FYI | Nov 09 2006
By Chris Shaw
After hitting a historical low of 3.6% in the June quarter there has been a softening in the New Zealand labour market, as the September quarter figure shows unemployment moved up slightly to 3.8% and employment fell 0.4%.
As Macquarie economist Daniel McCormack notes, this reverses the recent trend of weakening economic data but ongoing strength in labour market data, so bringing the two more into line.
McCormack suggests this is an indication employers are finally responding to the weaker economic conditions by reducing staffing levels, which implies a lack of confidence in the economic outlook given the costs involved in doing so.

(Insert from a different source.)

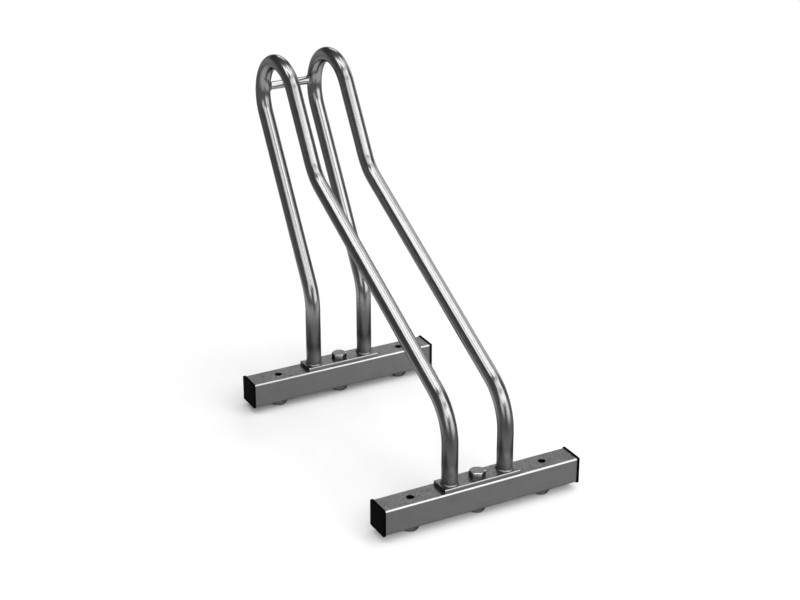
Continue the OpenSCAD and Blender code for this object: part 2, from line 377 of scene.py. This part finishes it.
def hoop_outline():
    """The hoops' centre line in their plane, (y, z), as [(point, direction)] from front foot to rear."""
    foot_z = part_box("left_hoop")[0].z
    front_y = middle("front_beam").y
    rear_y = middle("rear_beam").y
    up = direction(0)
    slope = direction(SLOPE_ANGLE)
    limb = direction(LIMB_ANGLE)
    front_knee = Vector((front_y, FRONT_KNEE_Z))
    rear_knee = Vector((rear_y, REAR_KNEE_Z))
    centre = top_bend_centre()

    # The crest is where the slope meets the front limb
    front_end = centre - Vector((limb.y, -limb.x)) * TOP_R
    gap = front_end - front_knee
    length = (gap.x * limb.y - gap.y * limb.x) / (slope.x * limb.y - slope.y * limb.x)
    crest = front_knee + slope * length

    line = [(Vector((front_y, foot_z)), up)]

    def arc(centre, radius, start, end):
        """Adds an arc whose direction goes from angle start to angle end."""
        side = math.copysign(1, end - start)
        steps = max(2, math.ceil(abs(end - start) / BEND_STEP))
        for i in range(steps + 1):
            d = direction(start + (end - start) * i / steps)
            outward = Vector((-d.y, d.x)) * side
            line.append((centre + outward * radius, d))

    def knee(corner, start, end):
        """Adds the bend that rounds off a corner of the outline."""
        a = direction(start)
        setback = KNEE_R * math.tan(abs(end - start) / 2)
        inward = Vector((a.y, -a.x)) * math.copysign(1, end - start)
        arc(corner - a * setback + inward * KNEE_R, KNEE_R, start, end)

    knee(front_knee, 0, SLOPE_ANGLE)
    knee(crest, SLOPE_ANGLE, LIMB_ANGLE)
    arc(centre, TOP_R, LIMB_ANGLE, LIMB_ANGLE + math.pi)
    knee(rear_knee, LIMB_ANGLE + math.pi, math.pi)
    line.append((Vector((rear_y, foot_z)), -up))
    return line


def tube_rings(bm, line, x, radius):
    """A ring of vertices round each point of the centre line."""
    rings = []
    for point, d in line:
        outward = Vector((0, -d.y, d.x))
        ring = []
        for i in range(TUBE_SIDES):
            angle = math.tau * i / TUBE_SIDES
            offset = outward * math.cos(angle) + Vector((math.sin(angle), 0, 0))
            ring.append(bm.verts.new(Vector((x, point.x, point.y)) + offset * radius))
        rings.append(ring)
    return rings


def hoop(name, node, material):
    """The bent tube as one clean hollow sweep, with its length and girth as texture coordinates."""
    line = hoop_outline()
    tube_r = tube_radius(node)
    x = middle(node).x
    bm = bmesh.new()
    uv = bm.loops.layers.uv.new("tube")
    outer, inner = [tube_rings(bm, line, x, radius) for radius in (tube_r, tube_r - TUBE_WALL)]
    lengths = [0.0]
    for (a, _), (b, _) in zip(line, line[1:]):
        lengths.append(lengths[-1] + (b - a).length)

    def band(ring, other, start, end, inside=False):
        """The faces from one ring to another, with the texture coordinates start and end lengthwise."""
        for i in range(TUBE_SIDES):
            k = (i + 1) % TUBE_SIDES
            girth, next_girth = [tube_r * math.tau * n / TUBE_SIDES for n in (i, i + 1)]
            corners = [
                (ring[i], (start, girth)),
                (ring[k], (start, next_girth)),
                (other[k], (end, next_girth)),
                (other[i], (end, girth)),
            ]
            if inside:
                corners.reverse()
            face = bm.faces.new([vertex for vertex, _ in corners])
            for loop, (_, place) in zip(face.loops, corners):
                loop[uv].uv = place

    for rings in (outer, inner):
        for j in range(len(line) - 1):
            band(rings[j], rings[j + 1], lengths[j], lengths[j + 1], inside=rings is inner)
    for j in (0, -1):
        band(outer[j], inner[j], lengths[j], lengths[j] + TUBE_WALL)
    bmesh.ops.recalc_face_normals(bm, faces=bm.faces)
    piece = mesh_object(name, bm)
    piece.data.materials.append(material)
    # The two cut ends, made last, are flat
    for polygon in piece.data.polygons[-2 * TUBE_SIDES:]:
        polygon.use_smooth = False
    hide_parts(node)
    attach(piece, BODY)


# Weld beads

BEAD_STEPS = 240
BEAD_ARC_STEPS = 8
# Roundness of the section, 0 for a straight face between the legs and 1 for a full quarter circle
BEAD_ROUNDNESS = 0.35
# The valleys between the ripples, and the ripples' height over them, as shares of the legs
BEAD_REACH = 0.81
RIPPLE_HEIGHT = 0.12
RIPPLE = 2.2 * MM
# How far the ripples run ahead in the middle of the bead, in radians of a ripple's wave
RIPPLE_CRESCENT = 1.1
# Slow waves round the bead: share of the legs, waves to a turn, phase
BEAD_WAVES = ((0.04, 3, 1), (0.03, 7, 0))


def bead(bm, girth, section):
    """A closed rippled bead: section(angle) gives its root corner and its two full legs there."""
    ripples = round(girth / RIPPLE)
    rings = []
    for i in range(BEAD_STEPS):
        angle = math.tau * i / BEAD_STEPS
        root, leg_a, leg_b = section(angle)
        wander = sum(size * math.sin(waves * angle + phase) for size, waves, phase in BEAD_WAVES)
        ring = [bm.verts.new(root)]
        for j in range(BEAD_ARC_STEPS + 1):
            t = math.pi / 2 * j / BEAD_ARC_STEPS
            crescent = RIPPLE_CRESCENT * math.sin(2 * t)
            scallop = math.sqrt(abs(math.sin(ripples * angle / 2 + crescent)))
            full = BEAD_ROUNDNESS + (1 - BEAD_ROUNDNESS) / (math.cos(t) + math.sin(t))
            reach = full * (BEAD_REACH + RIPPLE_HEIGHT * scallop + wander)
            ring.append(bm.verts.new(root + leg_a * math.cos(t) * reach + leg_b * math.sin(t) * reach))
        rings.append(ring)
    for ring, other in zip(rings, rings[1:] + rings[:1]):
        for j in range(len(ring)):
            k = (j + 1) % len(ring)
            bm.faces.new([ring[j], ring[k], other[k], other[j]])
    bmesh.ops.recalc_face_normals(bm, faces=bm.faces)


def finish_beads(bm, name, node, material):
    """The finished piece for a weld node, with the beads in bm."""
    piece = mesh_object(name, bm)
    piece.data.materials.append(material)
    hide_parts(node)
    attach(piece, BODY)


def foot_beads(name, node, material):
    """The fillets round the two tube feet on a base plate."""
    low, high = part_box(node)
    leg = high.z - low.z
    bm = bmesh.new()
    for hoop_node in ("left_hoop", "right_hoop"):
        tube_r = tube_radius(hoop_node)
        centre = Vector((middle(hoop_node).x, (low.y + high.y) / 2, low.z))

        def section(angle):
            out = Vector((math.cos(angle), math.sin(angle), 0))
            return centre + out * tube_r, out * leg, Vector((0, 0, leg))

        bead(bm, math.tau * tube_r, section)
    finish_beads(bm, name, node, material)


def bar_beads(name, node, material):
    """The fillets where the ends of the cross bar meet the hoops' top bends."""
    bar_low, bar_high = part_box("cross_bar")
    low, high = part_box(node)
    bar_r = (bar_high.z - bar_low.z) / 2
    leg = (high.z - low.z) / 2 - bar_r
    axis = middle("cross_bar")
    bend = top_bend_centre()
    bm = bmesh.new()
    for hoop_node, inward in (("left_hoop", 1), ("right_hoop", -1)):
        plane_x = middle(hoop_node).x
        tube_r = tube_radius(hoop_node)

        def on_tube(angle, radius):
            """The point of the tube's surface at a radius and angle round the bar's axis."""
            y = axis.y + radius * math.cos(angle)
            z = axis.z + radius * math.sin(angle)
            off = math.hypot(y - bend.x, z - bend.y) - TOP_R
            return Vector((plane_x + inward * math.sqrt(tube_r ** 2 - off ** 2), y, z))

        def section(angle):
            root = on_tube(angle, bar_r)
            return root, Vector((inward * leg, 0, 0)), on_tube(angle, bar_r + leg) - root

        bead(bm, math.tau * bar_r, section)
    finish_beads(bm, name, node, material)


# Stage

# The square sheet that carries the oval of floor paint
FLOOR_SIDE = 6

LAMP_DISTANCE = 12
# Softboxes as seen from the object: azimuth, 0 at +Y and 90 at +X, elevation, width and height in degrees,
# radiance, and turn in degrees round their own axis
LAMPS = (
    ("overhead_left", -70, 65, 26, 15, 3.8, 0),
    ("overhead", 68, 89, 32, 16, 4.7, 22),
    ("overhead_right", 70, 65, 24, 15, 3.9, 0),
    ("right", 68, 40, 14, 20, 2.0, 0),
    ("right_low", 62, 12, 26, 24, 2.2, 0),
    ("link", 110, 55, 36, 22, 1.6, 0),
    ("front_high", 176, 63, 58, 18, 2.5, 0),
    ("front_right", 140, 33, 34, 24, 3.0, 0),
    ("front", 172, 38, 32, 18, 2.6, 0),
    ("front_left", -155, 36, 34, 18, 2.4, 0),
    ("front_left_low", -141, 15, 28, 20, 1.9, 0),
    ("front_low", 147, 7, 48, 26, 2.5, 0),
    ("back_right", 28, 24, 18, 15, 6.0, 0),
)

# Brightness of the walls, of the backdrop behind the object and of the ceiling
WALL_LEVEL = 0.23
BACKDROP_LEVEL = 1.0
CEILING_LEVEL = 0.12
# Wall turns into backdrop between these cosines of the angle from the direction in which the camera looks,
# and both turn into ceiling between these sines of the elevation
BACKDROP_EDGE = (0.35, 0.8)
CEILING_EDGE = (0.04, 0.28)


def softbox(name, azimuth, elevation, wide, tall, radiance, turn):
    """A rectangular lamp that faces the object."""
    a, e = math.radians(azimuth), math.radians(elevation)
    towards = Vector((math.sin(a) * math.cos(e), math.cos(a) * math.cos(e), math.sin(e)))
    lamp = bpy.data.lights.new(name, "AREA")
    lamp.shape = "RECTANGLE"
    lamp.size = 2 * LAMP_DISTANCE * math.tan(math.radians(wide / 2))
    lamp.size_y = 2 * LAMP_DISTANCE * math.tan(math.radians(tall / 2))
    lamp.energy = radiance * math.pi * lamp.size * lamp.size_y
    holder = bpy.data.objects.new(name, lamp)
    holder.location = (cad_box[0] + cad_box[1]) / 2 + towards * LAMP_DISTANCE
    holder.rotation_mode = "QUATERNION"
    facing = towards.to_track_quat("Z", "Y")
    holder.rotation_quaternion = facing @ Quaternion((0, 0, 1), math.radians(turn))
    holder.visible_camera = False
    bpy.context.scene.collection.objects.link(holder)


def studio():
    """Grey walls, a white backdrop behind the object and a darker ceiling."""
    world = bpy.data.worlds.new("studio")
    bpy.context.scene.world = world
    nodes = Nodes(world)
    ray = nodes.coordinate("Generated")
    towards = nodes.add("ShaderNodeVectorMath", {0: ray, 1: away()}, operation="DOT_PRODUCT")
    wall = nodes.ramp(towards.outputs["Value"], *BACKDROP_EDGE, WALL_LEVEL, BACKDROP_LEVEL)
    level = nodes.ramp(nodes.third(ray), *CEILING_EDGE, wall, CEILING_LEVEL)
    shader = nodes.add("ShaderNodeBackground", {"Color": nodes.grey(level), "Strength": 1.0})
    nodes.add("ShaderNodeOutputWorld", {"Surface": shader.outputs[0]})


def floor():
    """The sheet under the object."""
    bm = bmesh.new()
    bmesh.ops.create_grid(bm, x_segments=1, y_segments=1, size=FLOOR_SIDE / 2)
    piece = mesh_object("floor", bm)
    piece.data.materials.append(floor_paint())


def camera():
    """The photograph's camera."""
    a, e = CAMERA_AZIMUTH, CAMERA_ELEVATION
    back = Vector((math.sin(a) * math.cos(e), -math.cos(a) * math.cos(e), math.sin(e)))
    right = Vector((math.cos(a), math.sin(a), 0))
    up = back.cross(right)
    data = bpy.data.cameras.new("camera")
    data.lens = CAMERA_LENS
    data.sensor_width = CAMERA_SENSOR
    data.clip_start, data.clip_end = CAMERA_CLIP
    holder = bpy.data.objects.new("camera", data)
    underside = Vector((0, 0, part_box("front_beam")[0].z))
    aim = underside + right * CAMERA_ASIDE + up * CAMERA_RISE
    holder.location = aim + back * CAMERA_DISTANCE
    holder.rotation_mode = "QUATERNION"
    holder.rotation_quaternion = Matrix((right, up, back)).transposed().to_quaternion()
    bpy.context.scene.collection.objects.link(holder)
    bpy.context.scene.camera = holder


def dress(material, slot, *nodes):
    """Gives CAD nodes their material."""
    for node in nodes:
        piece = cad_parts[node]
        piece.data.materials.clear()
        piece.data.materials.append(material)


hoop_steel = steel(
    "hoop_steel", "UV", LENGTHWISE, colour=0.27, roughness=0.21, grain=0.7, relief=0.05, tone_near_feet=0.125)
bar_steel = steel(
    "bar_steel", "Object", LENGTHWISE, colour=0.30, roughness=0.20, grain=0.6, relief=0.06)
# Beams and plates: their rubbed upper edges carry a painted highlight
beam_steel = steel(
    "beam_steel", "Object", LENGTHWISE, colour=0.15, roughness=0.43, grain=0.6, relief=0.4,
    rubbed_highlight=0.5, specks=0.6)
plate_steel = steel(
    "plate_steel", "Object", LENGTHWISE, colour=0.155, roughness=0.42, grain=0.6, relief=0.4,
    rubbed_highlight=0.38, specks=0.6)
# Bolts: their darker level top is painted shade, and their rubbed chamfer carries a painted highlight
bolt_steel = steel(
    "bolt_steel", "Object", UPRIGHT, colour=0.26, roughness=0.28, rubbed_highlight=0.5, top=0.10, specks=0.3)
foot_steel = steel("foot_steel", "Object", UPRIGHT, colour=0.15, roughness=0.40)
weld_steel = steel("weld_steel", "Object", UPRIGHT, colour=0.20, roughness=0.30)

camera()
hoop("left_tube", "left_hoop", hoop_steel)
hoop("right_tube", "right_hoop", hoop_steel)
foot_beads("front_foot_beads", "front_foot_welds", weld_steel)
foot_beads("rear_foot_beads", "rear_foot_welds", weld_steel)
bar_beads("cross_bar_beads", "cross_bar_welds", weld_steel)
dress(bar_steel, "hoop_steel", "cross_bar")
dress(beam_steel, "beam_steel", "front_beam", "rear_beam")
dress(plate_steel, "beam_steel", "front_plate", "rear_plate")
dress(bolt_steel, "bolt_steel", "front_bolt", "rear_bolt")
dress(foot_steel, "foot_steel", "front_nut", "rear_nut")
dress(foot_steel, "foot_steel", "front_left_foot", "front_right_foot", "rear_left_foot", "rear_right_foot")
dress(cap_plastic(), "cap_plastic", "front_left_cap", "front_right_cap", "rear_left_cap", "rear_right_cap")
floor()
for lamp in LAMPS:
    softbox(*lamp)
studio()
bpy.context.scene.view_settings.view_transform = "Standard"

This in turn implies further downside to the economic growth outlook in his view, as by putting off staff firms are cutting their capacity and confirming their expectations of ongoing weakness in demand.
In his view this reduces the pressure on the Reserve Bank of New Zealand (RBNZ) to raise rates, a view shared by Stephen Koukoulas of TD Securities. Koukoulas argues the latest data gives the bank more scope to hold rates steady while it monitors the health of the economy, though he sees no change to the tightening bias currently in place.
He expects this bias will remain as long as unemployment remains below 4%, as this implies no change to the current shortage of skilled labour and with labour market capacity utilisation levels still high there needs to be an easing for the RBNZ to become more comfortable with the inflation outlook.
The two don’t agree on what this means for the New Zealand dollar though, as McCormack expects the latest data to prove bearish for the currency as it suggests a weaker economy.
Koukoulas on the other hand takes the view while a further increase in rates is unlikely any cut is equally unlikely in coming months, so the dollar should continue to find support. He expects it to trade towards US$0.68 in coming months, compared to around US66.6c now.